Set exercise> Repeat the lines that follow, leaving nothing out.

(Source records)
•••
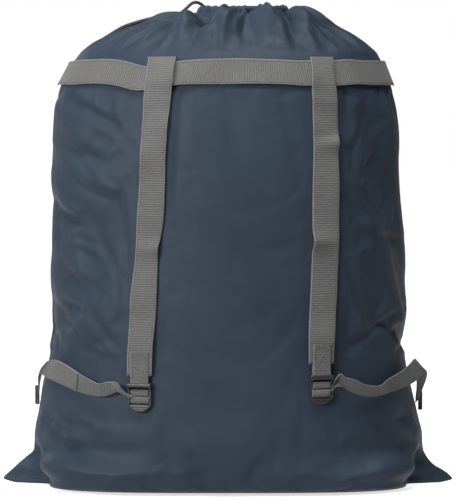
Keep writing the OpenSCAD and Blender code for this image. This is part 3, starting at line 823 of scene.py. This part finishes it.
def relax(pf, pb):
    """Cloth simulation of the filled bag: slack cloth under a little pressure, held at hem and webbing."""
    n = (NV + 1) * (NU + 1)
    verts = np.vstack([pf.reshape(-1, 3), pb.reshape(-1, 3)]) * MM
    ident = np.arange(2 * n)
    rowj = np.arange(NV + 1) * (NU + 1)
    for c in (0, NU):
        ident[n + rowj + c] = rowj + c
    ident[n:n + NU + 1] = np.arange(NU + 1)
    used, inv = np.unique(ident, return_inverse=True)
    faces = [tuple(inv[list(f)]) for f in panel_faces(False)]
    faces += [tuple(inv[[n + k for k in f]]) for f in panel_faces(True)]
    me = bpy.data.meshes.new("sim")
    me.from_pydata([tuple(v) for v in verts[used]], [], [tuple(int(k) for k in f) for f in faces])
    ob = bpy.data.objects.new("sim", me)
    scene.collection.objects.link(ob)
    mask = np.r_[MASK[0].ravel(), MASK[1].ravel()][used]
    row = np.r_[np.repeat(np.arange(NV + 1), NU + 1), np.repeat(np.arange(NV + 1), NU + 1)][used]
    z = verts[used][:, 2]
    pin = np.maximum(mask * 0.9, (row >= NV - 22) * 1.0)
    pin = np.maximum(pin, (z < 0.004) * (row < NV // 2) * 1.0)
    vg = ob.vertex_groups.new(name="pin")
    for i, w in enumerate(pin):
        if w > 0.01:
            vg.add([i], float(w), "REPLACE")
    mod = ob.modifiers.new("cloth", "CLOTH")
    cs = mod.settings
    for key, value in (
            ("quality", 6), ("mass", 0.12), ("tension_stiffness", 40), ("compression_stiffness", 40),
            ("shear_stiffness", 12), ("bending_stiffness", 0.35), ("shear_damping", 12),
            ("compression_damping", 12), ("tension_damping", 12), ("bending_damping", 0.6),
            ("air_damping", 4), ("use_pressure", True), ("uniform_pressure_force", 2.2), ("shrink_min", -0.022),
            ("shrink_max", -0.022), ("vertex_group_mass", "pin"), ("pin_stiffness", 4)):
        setattr(cs, key, value)
    cs.effector_weights.gravity = 0.25
    mod.collision_settings.use_collision = False
    mod.collision_settings.use_self_collision = False
    mod.point_cache.frame_start = 1
    mod.point_cache.frame_end = SIM_FRAMES
    for f in range(1, SIM_FRAMES + 1):
        scene.frame_set(f)
    dg = bpy.context.evaluated_depsgraph_get()
    ev = ob.evaluated_get(dg)
    co = np.zeros(len(used) * 3)
    ev.data.vertices.foreach_get("co", co)
    co = co.reshape(-1, 3) / MM
    bpy.data.objects.remove(ob)
    scene.frame_set(1)
    full = co[inv]
    return full[:n].reshape(pf.shape), full[n:].reshape(pb.shape)


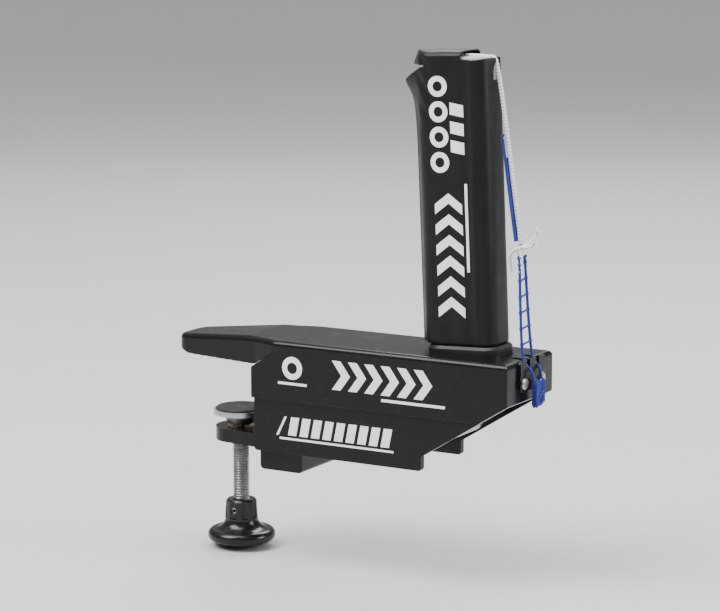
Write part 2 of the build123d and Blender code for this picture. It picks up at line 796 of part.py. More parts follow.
•••
Full solution>
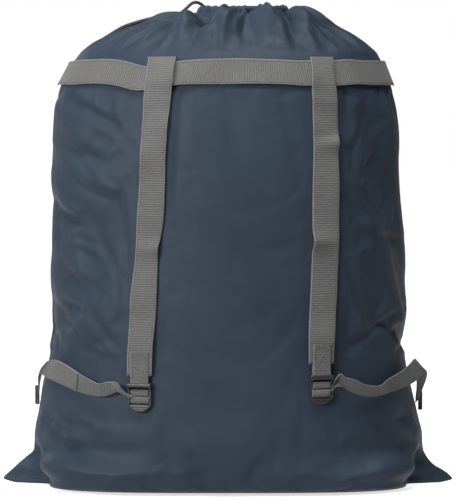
Keep writing the OpenSCAD and Blender code for this image. This is part 3, starting at line 823 of scene.py. This part finishes it.
def relax(pf, pb):
    """Cloth simulation of the filled bag: slack cloth under a little pressure, held at hem and webbing."""
    n = (NV + 1) * (NU + 1)
    verts = np.vstack([pf.reshape(-1, 3), pb.reshape(-1, 3)]) * MM
    ident = np.arange(2 * n)
    rowj = np.arange(NV + 1) * (NU + 1)
    for c in (0, NU):
        ident[n + rowj + c] = rowj + c
    ident[n:n + NU + 1] = np.arange(NU + 1)
    used, inv = np.unique(ident, return_inverse=True)
    faces = [tuple(inv[list(f)]) for f in panel_faces(False)]
    faces += [tuple(inv[[n + k for k in f]]) for f in panel_faces(True)]
    me = bpy.data.meshes.new("sim")
    me.from_pydata([tuple(v) for v in verts[used]], [], [tuple(int(k) for k in f) for f in faces])
    ob = bpy.data.objects.new("sim", me)
    scene.collection.objects.link(ob)
    mask = np.r_[MASK[0].ravel(), MASK[1].ravel()][used]
    row = np.r_[np.repeat(np.arange(NV + 1), NU + 1), np.repeat(np.arange(NV + 1), NU + 1)][used]
    z = verts[used][:, 2]
    pin = np.maximum(mask * 0.9, (row >= NV - 22) * 1.0)
    pin = np.maximum(pin, (z < 0.004) * (row < NV // 2) * 1.0)
    vg = ob.vertex_groups.new(name="pin")
    for i, w in enumerate(pin):
        if w > 0.01:
            vg.add([i], float(w), "REPLACE")
    mod = ob.modifiers.new("cloth", "CLOTH")
    cs = mod.settings
    for key, value in (
            ("quality", 6), ("mass", 0.12), ("tension_stiffness", 40), ("compression_stiffness", 40),
            ("shear_stiffness", 12), ("bending_stiffness", 0.35), ("shear_damping", 12),
            ("compression_damping", 12), ("tension_damping", 12), ("bending_damping", 0.6),
            ("air_damping", 4), ("use_pressure", True), ("uniform_pressure_force", 2.2), ("shrink_min", -0.022),
            ("shrink_max", -0.022), ("vertex_group_mass", "pin"), ("pin_stiffness", 4)):
        setattr(cs, key, value)
    cs.effector_weights.gravity = 0.25
    mod.collision_settings.use_collision = False
    mod.collision_settings.use_self_collision = False
    mod.point_cache.frame_start = 1
    mod.point_cache.frame_end = SIM_FRAMES
    for f in range(1, SIM_FRAMES + 1):
        scene.frame_set(f)
    dg = bpy.context.evaluated_depsgraph_get()
    ev = ob.evaluated_get(dg)
    co = np.zeros(len(used) * 3)
    ev.data.vertices.foreach_get("co", co)
    co = co.reshape(-1, 3) / MM
    bpy.data.objects.remove(ob)
    scene.frame_set(1)
    full = co[inv]
    return full[:n].reshape(pf.shape), full[n:].reshape(pb.shape)


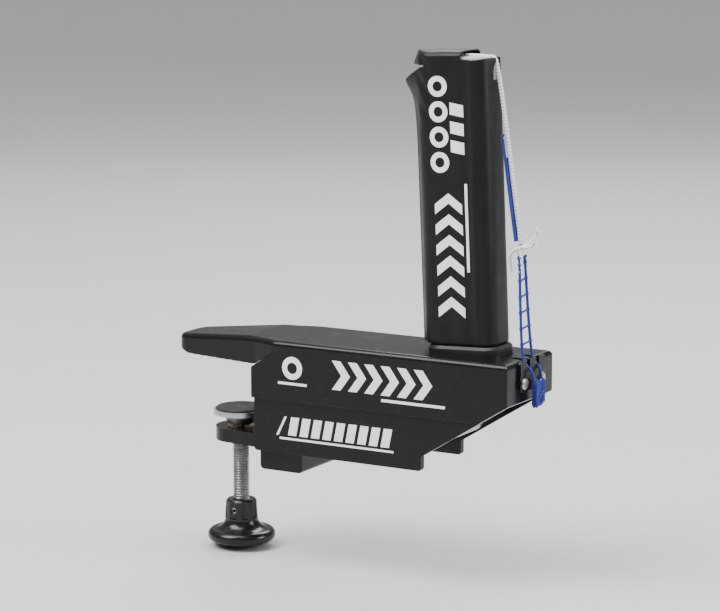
Write part 2 of the build123d and Blender code for this picture. It picks up at line 796 of part.py. More parts follow.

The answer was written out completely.